La data del 14 luglio è un ricordo indelebile nelle menti degli imprenditori balneari italiani. Nel 2016, esattamente un anno fa, la Corte di giustizia europea dichiarò l’illegittimità delle proroghe generalizzate con cui lo Stato italiano aveva gestito le concessioni balneari da quando aveva abrogato il rinnovo automatico per uscire da una procedura di infrazione e adeguarsi alla Bolkestein, la famigerata direttiva europea sulla liberalizzazione dei servizi che apre alle evidenze pubbliche delle concessioni demaniali marittime.
Quello della sentenza fu un momento di elevata tensione nella categoria dei balneari: nel bel mezzo della stagione estiva, anche se l’esito negativo era stato anticipato a febbraio dall’avvocato generale della Corte Ue (vedi notizia), la pronuncia arrivò come un fulmine a ciel sereno, ripresa da tutti i media generalisti che spacciavano gli stabilimenti balneari di tutta Italia come “abusivi“. Venendo a mancare la proroga al 31 dicembre 2020 su cui si basava la sentenza, infatti, la precedente scadenza risaliva al 31 dicembre 2015. Ovvero, era già passata.

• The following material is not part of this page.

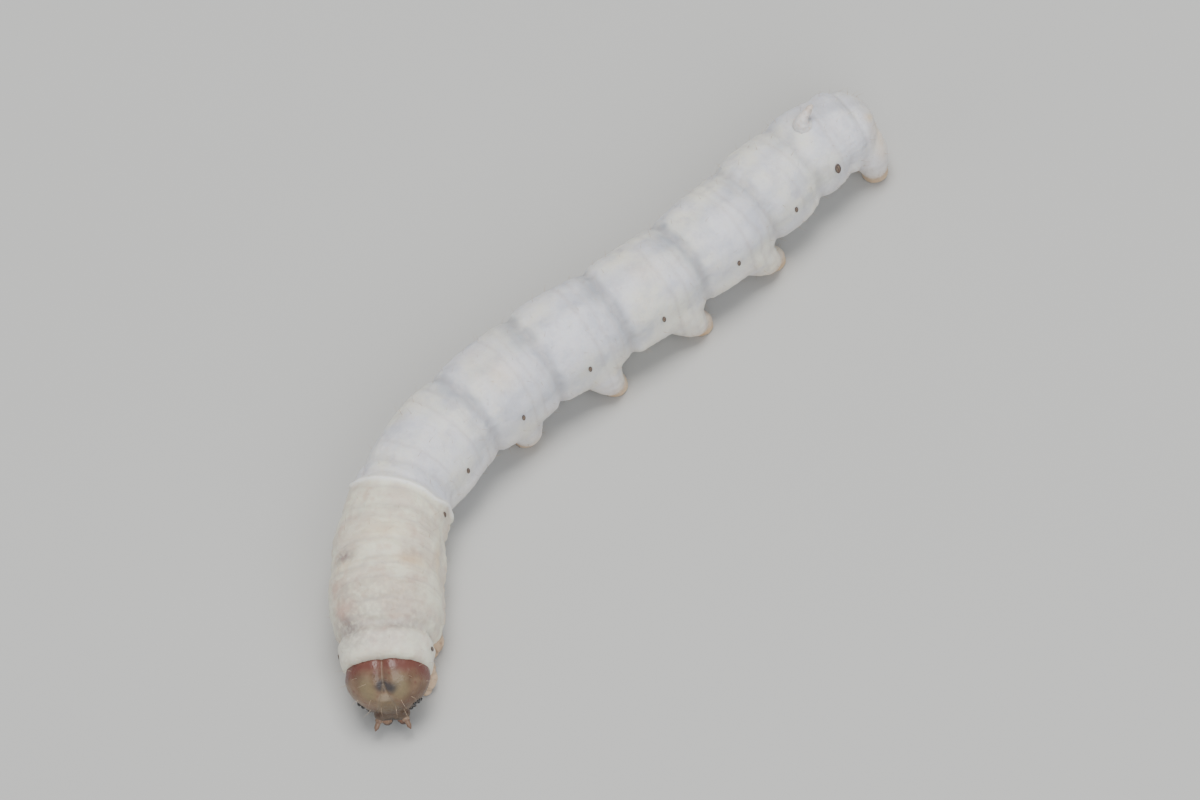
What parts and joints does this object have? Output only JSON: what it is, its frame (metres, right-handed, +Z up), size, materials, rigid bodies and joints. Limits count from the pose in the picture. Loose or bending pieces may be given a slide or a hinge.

A un anno esatto da quel tragico momento che ha sancito il fallimento delle precedenti politiche di gestione delle concessioni balneari, vale la pena ripercorrere i passaggi che la categoria ha affrontato negli ultimi dodici mesi. Da allora, infatti, molte cose sono cambiate: appena una settimana dopo la sentenza, il governo italiano grazie al lavoro dei deputati Sergio Pizzolante e Tiziano Arlotti ha approvato una misura passata come “legge salva-spiagge” che rende valide tutte le concessioni in essere, nonostante la sentenza negativa (vedi notizia). E il 27 gennaio scorso, senza nessun annuncio preventivo, il ministro agli affari regionali Enrico Costa ha presentato un disegno di legge-delega per il riordino delle spiagge (vedi notizia) che istituisce le evidenze pubbliche dopo un “adeguato periodo transitorio” la cui entità è ancora da definire. Il ddl è attualmente in fase di approvazione alla Camera, dove le commissioni VI e X stanno vagliando quasi duecento emendamenti (vedi notizia) prima del voto e del passaggio al Senato, e solo i successivi decreti attuativi potranno definire gli aspetti più concreti della riforma come appunto la durata del periodo transitorio e i meccanismi di calcolo degli indennizzi per chi perderà la propria impresa.
Ma l’approvazione di questa legge non è affatto sicura: il prossimo febbraio l’attuale legislatura arriverà alla sua scadenza naturale e non è ancora chiaro se una materia così complessa riuscirà a essere riformata in tempo (la legge-delega, per sua natura, è strettamente legata al governo in carica). Oltretutto, la categoria dei balneari è profondamente spaccata, con alcune sigle sindacali che vogliono contribuire a migliorare e approvare questo testo per terminare l’annosa questione, mentre altre che rigettano il ddl in toto e ne chiedono lo stralcio.
In questo vuoto normativo, il settore balneare sta andando avanti con le sentenze dei tribunali che stanno gettando le basi al posto del legislatore. Lo scorso maggio il Tar della Lombardia ha dichiarato l’illegittimità anche della legge salva-spiagge, vedendolo come un rinnovo generalizzato al pari della proroga e dunque in contrasto con le norme Ue (vedi notizia), e molti altri tribunali hanno cominciato persino a disapplicare la proroga al 2020. Un anno dopo la sentenza della Corte di giustizia europea, il settore balneare sembra insomma nella confusione più totale e con il grande bisogno di una legge favorevole che faccia ripartire gli investimenti. In questa situazione di precarietà ci sono non solo le spiagge che meritano un assetto normativo chiaro per essere gestite al meglio, ma soprattutto migliaia di imprenditori che chiedono la garanzia del proprio lavoro e dei propri diritti.